Davies, Z.G., Fuller, R.A., Dallimer, M., Loram, A., Dempsey, N., Power, S. & Gaston, K.J. 2012. Household factors influencing participation in bird feeding activity: A national scale analysis. PLoS ONE, 7, e39692.

Ameliorating pressures on the ecological condition of the wider landscape outside of protected areas is a key focus of conservation initiatives in the developed world. In highly urbanized nations, domestic gardens can play a significant role in maintaining biodiversity and facilitating human-wildlife interactions, which benefit personal and societal health and wellbeing. The extent to which sociodemographic and socioeconomic factors are associated with engagement in wildlife gardening activities remain largely unresolved. Using two household-level survey datasets gathered from across Britain, we determine whether and how the socioeconomic background of a household influences participation in food provision for wild birds, the most popular and widespread form of human-wildlife interaction. A majority of households feed birds (64% across rural and urban areas in England, and 53% within five British study cities). House type, household size and the age of the head of the household were all important predictors of bird feeding, whereas gross annual household income, the occupation of the head of the household, and whether the house is owned or rented were not.
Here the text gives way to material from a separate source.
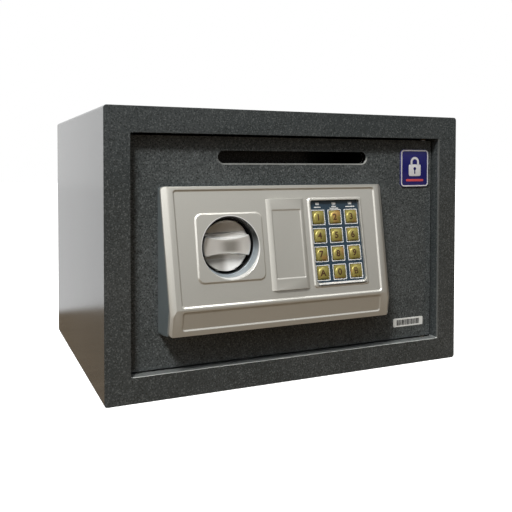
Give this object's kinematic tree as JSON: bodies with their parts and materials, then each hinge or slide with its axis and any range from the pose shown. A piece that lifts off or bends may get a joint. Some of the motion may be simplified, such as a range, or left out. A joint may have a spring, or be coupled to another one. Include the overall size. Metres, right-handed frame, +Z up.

In both surveys, the prevalence of bird feeding rose as house type became more detached and as the age of the head of the household increased. A clear, consistent pattern between households of varying size was less evident. When regularity of food provision was examined in the study cities, just 29% of households provided food at least once a week. The proportion of households regularly feeding birds was positively related to the age of the head of the household, but declined with gross annual income. As concerns grow about the lack of engagement between people and the natural environment, such findings are important if conservation organizations are successfully to promote public participation in wildlife gardening specifically and environmentally beneficial behaviour in society more generally.